Since the divorce rate peaked in the 1980s, we have learned a great deal about how divorce affects children, and what it is about divorce that negatively affects them. We know today that children of divorce are at an increased risk of serious and long term mental and physical health effects.
A 1998 study by healthcare giant Kaiser Permanente and the Center for Disease Control of more than 17,000 adult patients showed that “Adverse Childhood Experiences” (“ACEs”) can have lasting effects on human health. Some ACEs are things you might expect to find having such an effect, like physical or sexual child abuse. But among the list of ACEs is one you might not expect: divorce.

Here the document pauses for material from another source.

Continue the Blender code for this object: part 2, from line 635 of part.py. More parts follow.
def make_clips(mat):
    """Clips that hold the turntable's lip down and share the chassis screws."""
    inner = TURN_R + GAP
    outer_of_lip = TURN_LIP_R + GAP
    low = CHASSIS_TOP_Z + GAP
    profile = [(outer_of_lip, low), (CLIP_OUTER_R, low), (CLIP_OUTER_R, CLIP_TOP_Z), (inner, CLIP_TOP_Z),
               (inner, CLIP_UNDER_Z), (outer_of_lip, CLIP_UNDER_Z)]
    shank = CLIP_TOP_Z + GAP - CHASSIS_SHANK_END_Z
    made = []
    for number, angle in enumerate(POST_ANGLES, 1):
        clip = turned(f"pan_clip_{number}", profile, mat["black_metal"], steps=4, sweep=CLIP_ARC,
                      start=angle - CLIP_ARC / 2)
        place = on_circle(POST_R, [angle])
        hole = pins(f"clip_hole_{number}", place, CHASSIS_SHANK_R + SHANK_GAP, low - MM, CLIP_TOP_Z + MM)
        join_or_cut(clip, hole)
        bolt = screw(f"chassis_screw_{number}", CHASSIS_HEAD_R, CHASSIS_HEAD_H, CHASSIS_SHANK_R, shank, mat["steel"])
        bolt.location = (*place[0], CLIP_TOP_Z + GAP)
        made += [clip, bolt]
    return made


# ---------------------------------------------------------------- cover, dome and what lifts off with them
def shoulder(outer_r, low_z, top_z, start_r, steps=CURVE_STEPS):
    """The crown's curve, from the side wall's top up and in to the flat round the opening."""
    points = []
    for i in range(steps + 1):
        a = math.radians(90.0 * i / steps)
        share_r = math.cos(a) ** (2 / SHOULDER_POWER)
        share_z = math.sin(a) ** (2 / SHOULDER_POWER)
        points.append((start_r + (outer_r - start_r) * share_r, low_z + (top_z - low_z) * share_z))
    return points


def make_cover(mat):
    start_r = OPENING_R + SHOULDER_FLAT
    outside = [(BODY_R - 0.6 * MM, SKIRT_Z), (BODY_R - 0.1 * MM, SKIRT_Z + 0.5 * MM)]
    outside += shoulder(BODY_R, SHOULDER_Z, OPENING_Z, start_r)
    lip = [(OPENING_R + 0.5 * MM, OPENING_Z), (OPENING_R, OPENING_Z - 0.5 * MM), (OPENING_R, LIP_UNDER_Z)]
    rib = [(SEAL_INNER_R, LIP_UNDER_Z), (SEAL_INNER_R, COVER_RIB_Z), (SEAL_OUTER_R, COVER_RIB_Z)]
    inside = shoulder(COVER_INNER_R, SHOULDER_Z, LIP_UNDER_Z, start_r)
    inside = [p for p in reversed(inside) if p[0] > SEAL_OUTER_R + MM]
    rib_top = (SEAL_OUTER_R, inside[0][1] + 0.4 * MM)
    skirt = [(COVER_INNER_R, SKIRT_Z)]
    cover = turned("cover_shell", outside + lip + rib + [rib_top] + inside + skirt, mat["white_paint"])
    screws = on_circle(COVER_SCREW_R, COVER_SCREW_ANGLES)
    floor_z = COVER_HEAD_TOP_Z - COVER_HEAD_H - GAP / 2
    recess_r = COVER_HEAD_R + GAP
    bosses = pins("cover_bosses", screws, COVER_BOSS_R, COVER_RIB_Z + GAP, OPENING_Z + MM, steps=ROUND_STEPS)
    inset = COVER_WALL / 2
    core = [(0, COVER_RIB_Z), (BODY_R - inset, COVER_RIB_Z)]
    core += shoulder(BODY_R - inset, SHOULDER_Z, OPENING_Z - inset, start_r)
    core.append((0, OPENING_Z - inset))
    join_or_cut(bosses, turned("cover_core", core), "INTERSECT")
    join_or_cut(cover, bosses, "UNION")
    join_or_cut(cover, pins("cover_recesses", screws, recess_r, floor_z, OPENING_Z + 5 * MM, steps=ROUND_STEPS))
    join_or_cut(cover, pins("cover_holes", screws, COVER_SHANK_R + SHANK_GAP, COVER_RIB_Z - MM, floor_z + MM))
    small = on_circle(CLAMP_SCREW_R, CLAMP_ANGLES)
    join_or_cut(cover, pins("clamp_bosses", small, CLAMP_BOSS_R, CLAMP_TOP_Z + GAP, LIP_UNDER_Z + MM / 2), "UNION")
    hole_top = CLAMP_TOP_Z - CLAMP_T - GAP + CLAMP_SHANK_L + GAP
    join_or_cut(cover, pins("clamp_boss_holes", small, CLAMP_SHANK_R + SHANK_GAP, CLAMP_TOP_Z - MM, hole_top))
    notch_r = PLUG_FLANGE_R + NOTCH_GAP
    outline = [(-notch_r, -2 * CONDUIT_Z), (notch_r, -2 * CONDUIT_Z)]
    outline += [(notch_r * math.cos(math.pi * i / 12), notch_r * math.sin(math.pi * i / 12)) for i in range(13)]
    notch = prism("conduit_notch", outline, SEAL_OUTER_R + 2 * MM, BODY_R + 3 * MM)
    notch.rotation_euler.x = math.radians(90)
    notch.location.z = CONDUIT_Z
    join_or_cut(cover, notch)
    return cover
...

Dr. Nadine Burke, the founder and CEO of the Center for Youth Wellness in San Francisco, recently wrote a book entitled: The Deepest Well: Healing the Long-Term Effects of Childhood Adversity that describes not only how ACEs affect us symptomatically, but why they affect us physically and the depth of the effect. In a recent interview by National Public Radio, she describes the relationship between ACEs and health effects:
When kids are exposed to very high levels of chronic stress or adversity — or really intense and scary experiences — it actually changes the way their brains and bodies are wired. And that can lead to changes in brain development, changes in the development of the immune system, our hormonal systems, and even all the way down to the way our DNA is read and transcribed. And that is what can lead to this condition that's now known as toxic stress — and put folks at an increased risk of lifelong health problems.
The studies show verifiable physical changes to brain structure, inflammation of the cardiovascular system, and hormonal changes. The effects of these physical changes are not limited to physical health. ACEs and toxic stress greatly increases the risk of behavior problems, depression, substance abuse and under-performance in school.
The research on ACEs shows that it is the conflict and chronic stress involved in divorce that places divorce squarely on the list of ACEs. Being the child of divorce, I was not the least bit surprised to read this. The fact of divorce was traumatic, but it was the stress and conflict that was created by the reaction to the divorce that I recall as being incredibly difficult to overcome.
The silver lining in all of this is that parents facing divorce today know what to do to avoid serious health issues for their children: reduce the conflict and stress caused by divorce. Yet we are so programmed in this country to do just the opposite. The knee jerk is to “lawyer up” and fight. This is simply madness based on what we know today about the impact divorce conflict and stress can cause our children.
I understand from long experience the emotions that flow from divorce are legitimate, but we simply know too much today to excuse parents who let these emotions control them and put their children at risk. I have had the privilege of guiding people through divorce who were wronged, had cause for bitterness and were advised by family members to fight out of spite, but chose a non-adversarial route because they knew it would be better for their children. It may seem heroic, but that is simply what being a parent requires during divorce. These parents deserve our praise and encouragement.
The good news for parents facing divorce is that they don’t need to put their own interests last in order to put their children’s interests first. Today parents can choose mediation and collaborative practice. Both methods allow parents to divorce in a non-adversarial way that reduces ongoing conflict and promotes healthy co-parenting after the divorce is final. Both methods achieve these goals while fully protecting the interests of the parents. You might think that choosing collaborative practice or mediation is a no-brainer for parents. And considering that both methods are faster and less expensive than hiring dueling adversarial attorneys, you’d be right.